Maartje Oldenburg über ihren Vater

Kunstraum Wohnzimmer

Seit ihrer Kindheit begleitet sie ihn durch sein Kunstschaffen. Für seine aktuelle Ausstellung im Wiener Museum Moderner Kunst verfasste Maartje Oldenburg begleitende Texte.

Claes Oldenburg ist einerseits bekannt für seine gigantischen Skulpturen von Alltagsgegenständen, wie etwa einen meterhohen Lippenstift, und andererseits für seine Verarbeitung der Micky-Maus-Figur. So konstruierte er das "Mouse Museum", ein Miniaturmuseum in Form eines Micky-Maus-Kopfes. All das sei eine Sache der Perspektive, sagt Maarjte Oldenburg über die Kunst ihres Vaters:

"Gestern Abend, als wir kurz Zeit hatten vor dem Essen, sagte Claes zu mir: Es geht immer um das Sehen. Und ich denke, das trifft wirklich auf ihn zu. Er hat eine sehr besondere Art, die Welt zu sehen. Er reduziert sie auf grundlegende Formen, und ausgehend von diesen Grundlagen, kreiert er äquivalente Formen. So kommt er von 'Ray Gun', das nur einen rechen Winkel beschreibt, zu einer Spielzeugpistole, zu einem Abflussrohr, zu einer Zigarette - und das geht immer so weiter.
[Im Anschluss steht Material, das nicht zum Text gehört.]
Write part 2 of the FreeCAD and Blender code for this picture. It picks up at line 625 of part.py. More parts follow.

Das ist eben seine Art, egal welche Situation wahrzunehmen. Wenn ich nur Bücher auf einem Regal sehe, sieht er etwas völlig anderes."

Ein Künstlerhaushalt

Mit vier Jahren kam Maartje Oldenburg mit ihrem Bruder und ihren Eltern in die Broome Street nach New York, wo Claes Oldenburg noch heute sein Atelier hat. Maartjes Mutter, Coosje van Bruggen, die 2009 verstarb, war ebenfalls Künstlerin. Sie verwirklichte gemeinsam mit ihrem Ehemann Claes die großen Skulpturen. Maartje Oldenburg erinnert sich an eine Kindheit, in der die Grenzen zwischen Kunst und Familienleben immer fließend waren:

"Wir haben schulfreie Tage damit verbracht, einfach die Wohnung zu erforschen, Kästen aufzumachen und alle möglichen Dinge zu finden. Sammlungen von alten amerikanischen Comics, kleine Modelle seiner großen Skulpturen. Das war diese offene Beziehung zur Kunst und zu den Objekten, weil er immer diese Großzügigkeit in Bezug auf sein Werk hatte. Nichts ist jemals so kostbar, dass es ein Kind nicht angreifen darf."
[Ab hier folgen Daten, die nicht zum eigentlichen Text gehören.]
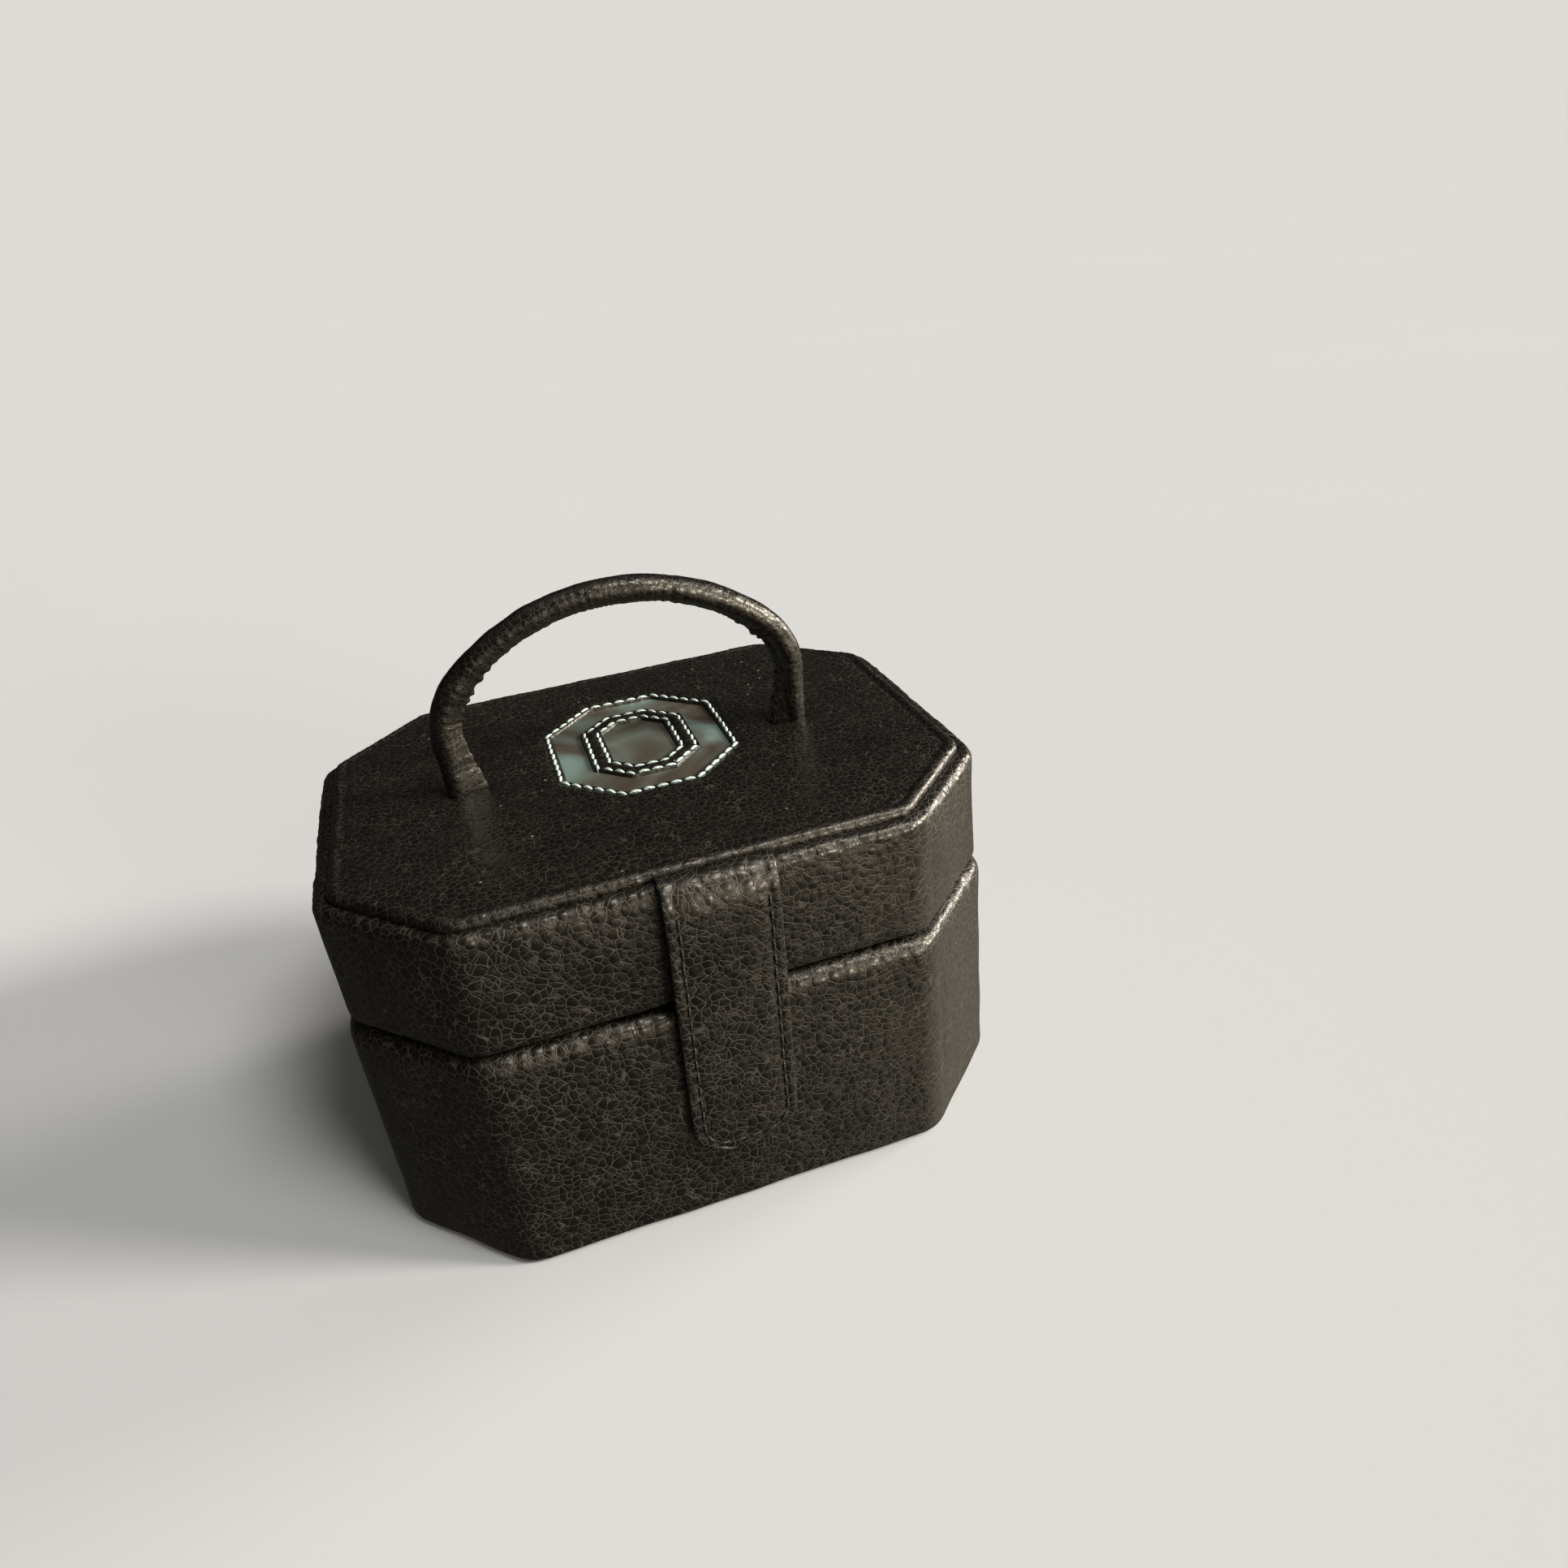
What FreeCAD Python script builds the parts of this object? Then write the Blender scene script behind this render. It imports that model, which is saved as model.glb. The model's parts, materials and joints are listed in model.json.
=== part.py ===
import FreeCAD, Part
import math
import os
import Sketcher

# Octagonal travel jewelry box: a padded leather case whose lid turns on a leather hinge strip at the
# back, with a standing carrying handle on the lid and a magnetic clasp tab at the front.
# +X runs along the long side, -Y is the front, +Z is up. The origin is under the middle of the base.

os.makedirs("parts", exist_ok=True)
doc = FreeCAD.newDocument("jewelry_box")

# ---------------------------------------------------------------- driving dimensions, millimetres
DIMENSIONS = {
    # outline of the base, and the eight-sided shape
    "box_width": 108.0,
    "box_depth": 85.0,
    "corner_cut": 18.0,
    "edge_round": 7.5,
    "least_round": 0.6,
    # heights of the two halves
    "base_top": 42.2,
    "lid_bottom": 42.8,
    "lid_shoulder": 64.0,
    "panel_top": 65.4,
    # layers of the walls
    "leather": 0.9,
    "foam": 1.0,
    "base_board": 1.8,
    "lid_board": 1.4,
    "floor_board": 2.0,
    "glue_gap": 0.05,
    "play": 0.1,
    "base_shoulder_round": 2.6,
    "base_foot_round": 2.0,
    "lid_inset": 0.8,
    "lid_shoulder_round": 1.9,
    "rim_round": 1.4,
    "turn_in": 10.0,
    "turn_under": 9.0,
    # locating collar and the linings
    "collar_inset": 5.1,
    "collar_board_thick": 1.5,
    "collar_rise": 5.4,
    "velvet": 0.8,
    "lid_velvet": 0.35,
    "lining_rise": 0.4,
    "floor_pad_thick": 3.0,
    # compartments
    "divider_thick": 2.4,
    "divider_top": 36.0,
    "long_divider_place": -4.0,
    "cross_divider_place": 4.0,
    "roll_top": 33.0,
    "roll_gap": 0.2,
    "roll_round": 4.0,
    "roll_count": 4.0,
    # lid's top
    "top_board": 1.9,
    "panel_inset": 3.2,
    "panel_deep": 3.1,
    "panel_board": 1.0,
    "panel_round": 1.6,
    "ceiling_pad": 1.7,
    "ceiling_gap": 1.3,
    "mirror_thick": 1.5,
    "mirror_inset": 9.5,
    # motif on the panel
    "motif_place_x": 2.0,
    "motif_place_y": 5.0,
    "motif_wide": 29.0,
    "motif_deep": 36.0,
    "motif_cut": 8.5,
    "motif_stroke": 5.0,
    "motif_ring": 3.8,
    "foil": 0.35,
    "foil_gap": 0.1,
    "thread_wide": 0.6,
    "thread_high": 0.36,
    # carrying handle
    "handle_span": 59.9,
    "handle_top": 94.75,
    "handle_radius": 2.2,
    "handle_core_radius": 1.4,
    "handle_shoulder": 13.0,
    "handle_straight": 75.0,
    "handle_end_top": 74.0,
    "handle_end_in": 1.55,
    "handle_end_wide": 6.4,
    "handle_end_thick": 3.0,
    "handle_pivot": 67.1,
    "seam_thick": 1.4,
    "seam_deep": 1.3,
    "tail_wide": 6.0,
    "tail_thick": 1.2,
    "tail_length": 9.0,
    "slit_gap": 0.2,
    # clasp tab
    "tab_place": 2.5,
    "tab_wide": 17.4,
    "tab_foot": 14.0,
    "tab_round": 6.0,
    "tab_pivot": 61.0,
    "tab_gap": 0.15,
    "tab_front": 0.8,
    "tab_filler": 0.5,
    "tab_back": 0.6,
    "tab_filler_inset": 1.0,
    "tab_seam_inset": 1.9,
    "tab_seam_wide": 0.4,
    "tab_seam_high": 0.2,
    "tab_root_thick": 0.85,
    "tab_root_length": 9.2,
    "tab_root_bevel": 1.2,
    "tab_root_foot": 62.15,
    "magnet_radius": 4.5,
    "magnet_height": 24.0,
    # hinge strip
    "hinge_wide": 58.0,
    "hinge_thick": 1.0,
    "hinge_leaf": 16.0,
    "hinge_axis_height": 42.5,
    "hinge_axis_out": 0.6,
    "hinge_fold_radius": 0.6,
    "hinge_fold_gap": 0.25,
}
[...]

In diesem Kunstraum, der gleichzeitig der Wohnraum war, wuchsen die Kinder sozusagen im Mouse-Museum auf und wurden von den Eltern immer wieder ermutigt, selbst kreativ zu sein. Die Kunstwerke der Kinder finden sich auch heute noch in den Sammlungen von Claes Oldenburg.
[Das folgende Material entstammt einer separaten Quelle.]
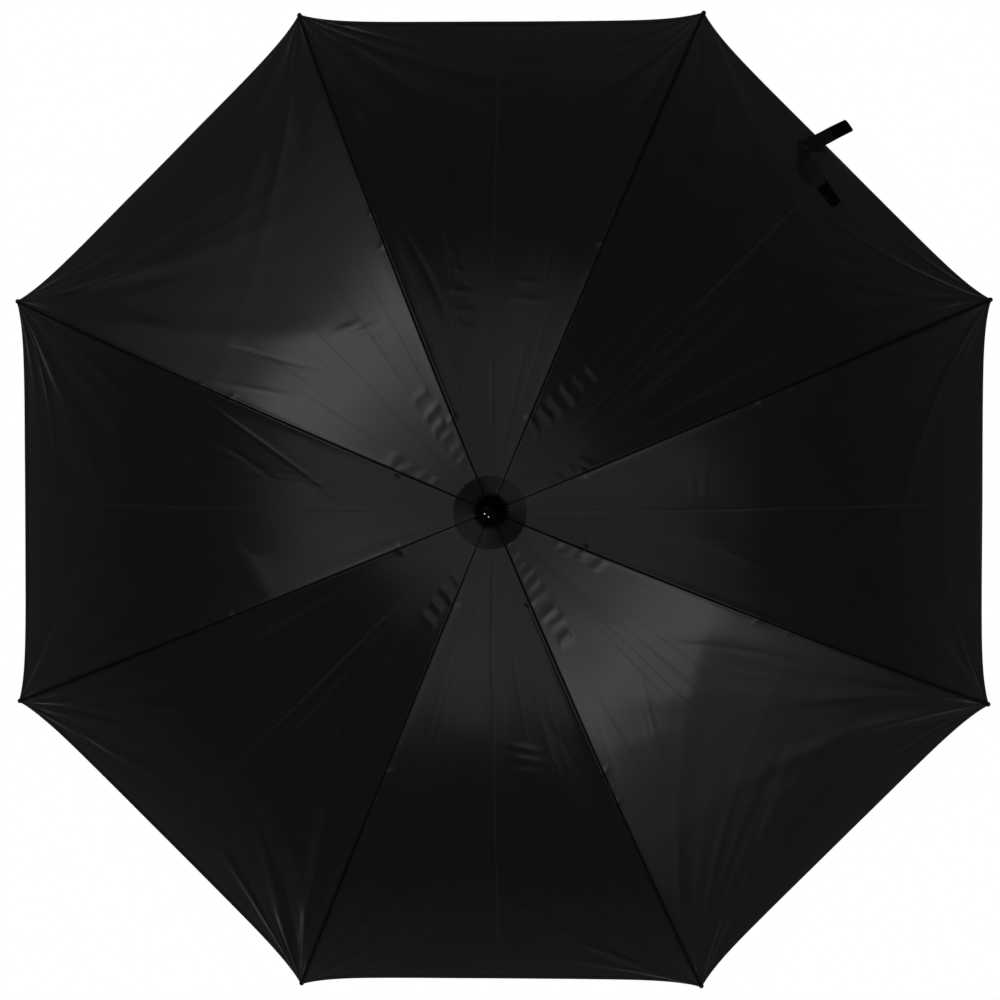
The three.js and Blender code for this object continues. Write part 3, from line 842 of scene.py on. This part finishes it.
def rosette_sector(gore, first):
    """One sixteenth of the cloth washer over the crown."""
    rib, side, body = half_parts(gore, first)
    middle = azimuth_of_rib(gore) + HALF_GORE
    fraction = np.linspace(0, 1, ROSETTE_GRID)[None, :]
    turn = side * HALF_GORE * (1 - fraction)
    azimuth = middle + turn
    pinked = PINKING * 2 * np.abs(((azimuth * ROSETTE_TEETH / (2 * np.pi)) % 1) - 0.5)
    outer = ROSETTE_RADIUS - PINKING + pinked + ROSETTE_SHIFT * np.cos(azimuth - SHIFT_AZIMUTH)
    along = np.linspace(0, 1, ROSETTE_GRID)[:, None] ** 0.9
    radius = ROSETTE_HOLE + along * (outer - ROSETTE_HOLE)
    arc = arc_at_radius(radius * np.cos(turn) / math.cos(HALF_GORE))
    base = bow(arc)[1] + CLOTH_LIFT + ROSETTE_LIFT
    draw = np.random.default_rng(ROSETTE_SEED).uniform
    crumple = np.zeros_like(radius)
    for folds in (5, 9, 14):
        shift = draw(0, 2 * np.pi)
        crumple = crumple + 0.16 * np.sin(folds * azimuth + shift + radius / 9)
    from_rib = radius * np.sin(HALF_GORE - np.abs(turn))
    crumple = crumple * smooth((radius - 12) / 14)
    ridge = 0.9 * bump(from_rib, 0, 3.0) - 0.7 * bump(from_rib, 0, 0.7)
    lifted = 0.7 * smooth((radius - 30) / 9) * (0.5 + 0.5 * np.sin(3 * azimuth + 1.0))
    z = base + crumple + ridge + lifted
    points = np.stack([radius * np.cos(turn), radius * np.sin(turn), z], axis=-1)
    piece = spoke_sheet(f"rosette_over_{body}", points, middle, ROSETTE_CLOTH, flip=side < 0)
    set_uv(piece, spoke_to_row(points.reshape(-1, 3), middle)[:, :2] * MM)
    # Painted shade: the washer is painted darker and duller towards azimuths 135 and 315 degrees, where
    # its sheen is weaker, and along the ribs over the seam.
    painted_shade_by_azimuth = 0.5 - 0.5 * np.sin(2 * azimuth)
    seam = 0.6 * bump(from_rib, 0, 0.6) + 0.45 * painted_shade_by_azimuth + 0.04
    make_cloth(piece, ROSETTE_THICKNESS, np.clip(seam, 0, 1))
    follow_cloth(piece)
    return stand_for(piece, "outer_rosette")


for gore_number in range(1, RIB_COUNT + 1):
    rosette_sector(gore_number, True)
    rosette_sector(gore_number, False)

# ---------------- top cap

CAP_DOME = 16.6
CAP_SKIRT = 20.2
CAP_TEETH = 28
TOOTH_DEPTH = 3.2
SKIRT_TOP = 8.4


def top_cap():
    """A glossy dome over a skirt of moulded teeth."""
    height = TOP - CROWN_Z
    profile = [(0, 16.6), (7.4, 16.6), (7.4, 6.9), (CAP_DOME - 1.0, 5.5), (CAP_DOME, 5.4)]
    profile += [(17.6, 5.35), (19.0, 5.3), (20.0, 5.4), (CAP_SKIRT, 5.9), (20.1, 6.6), (19.3, 7.3)]
    profile += [(18.2, 7.9), (17.0, 8.3), (CAP_DOME, 8.8), (16.45, 9.6), (16.35, 10.6)]
    wall_top = 11.0
    steps = 16
    for i in range(steps):
        angle = i / steps * math.pi / 2
        profile.append((16.3 * math.cos(angle), wall_top + (height - wall_top) * math.sin(angle)))
    profile.append((0, height))

    def toothed(radius, z, angles):
        if radius <= CAP_DOME + 0.2 or z > SKIRT_TOP:
            return np.full(len(angles), radius)
        share = (radius - CAP_DOME) / (CAP_SKIRT - CAP_DOME)
        wave = 0.5 + 0.5 * np.cos(angles * CAP_TEETH)
        tooth = smooth((wave - 0.66) * 4)
        return radius - share * TOOTH_DEPTH * (1 - tooth)

    cap = lathe("top_cap_dome", profile, POLISHED_CAP, CAP_TEETH * 16, CROWN_Z, toothed)
    sharpen(cap, 50)
    return ride(cap, "frame", ["top_cap"])


cap_dome = top_cap()

# ---------------- shaft, crown notch and runner

SHAFT_BORE = 6.0
CATCH_SLOT = (3.8, 6, 24.5)
SLIDING_GAP = 0.35
SLOT_WIDTH = 2.8
SLOT_FROM = 9.0
FLANGE = 15.0
WIRE_RADIUS = 0.6


def tube_ring(inner, outer, low, high):
    return [(inner, low), (outer, low), (outer, high), (inner, high), (inner, low)]


def catch_openings():
    """Boxes that cut the two catch slots in the shaft, on its -Y side."""
    tools = []
    for name in ("top_catch", "bottom_catch"):
        low, high = box_mm(name)
        middle = (low[2] + high[2]) / 2
        shift = 0.8 if name == "top_catch" else -0.8
        tools.append(box_tool(CATCH_SLOT, (0, -SHAFT_BORE - 0.5, middle + shift)))
    return tools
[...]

Ein Löffel als Lieblingsskulptur

Claes Oldenburg und Coosje van Bruggen ließen ihre Kinder nicht nur zu Hause an ihrer Kunst teilhaben, sondern nahmen sie immer auch auf Reisen zu Ausstellungen mit. Besonders hingezogen fühlt sich Maartje Oldenburg zur Skulptur "Spoonbridge and Cherry", ein riesiger Löffel, auf dem eine Kirsche liegt:

"Für mich bedeutet es besonders viel, weil der Löffel symbolisiert meinen Vater und die Kirsche meine Mutter. Claes hatte lange mit der Idee gespielt, aus einem Löffel eine Skulptur zu machen, aber er hatte keine richtige Idee. Und dann kam meine Mutter und nahm beiläufig eine Kirsche vom Regal und legte sie in den Löffel und sagte: Na bitte! Und so kam das Ganze zustande. Für mich ist es ein Werk, das sehr viel über Zusammenarbeit und die Schönheit von Formen aussagt."

Toughe Bankerin

Maartje Oldenburg wollte selbst nie Künstlerin werden. Sie studierte Japanologie, begann ein Doktorat und schreibt an einem Roman. Nach Jahren in Tokio und London lebt sie mit ihrem Ehemann und ihren drei Kindern wieder in New York, ganz in der Nähe von Claes Oldenburgs Atelier. Trotz der engen Verbindung, die sie immer zu ihren Eltern und deren Kunst empfand, durchlebte sie doch eine Zeit, in der sie aus dieser Welt ausbrechen wollte:

"Also nahm ich einen Job bei der Investment-Bank Goldman-Sachs in Tokio an, wo ich zu dieser Zeit studierte, und ich erinnere mich: Meine Mutter war wirklich am Boden zerstört. Sie sagte: Ich habe immer gewusst, dass ich meine Tochter eines Tages verlieren werden, aber ich hätte mir nie gedacht, dass ich sie an die Hochfinanz verlieren würde! Was heute natürlich sehr komisch ist. Aber ich bin dann früh genug erwachsen geworden."

Die nächste Generation

Mittlerweile hilft Maartje Oldenburg ihrem Vater bei der Konzeption seiner Ausstellungen. Und ihr jüngster Sohn tritt bereits in die Fußstapfen seines Großvaters.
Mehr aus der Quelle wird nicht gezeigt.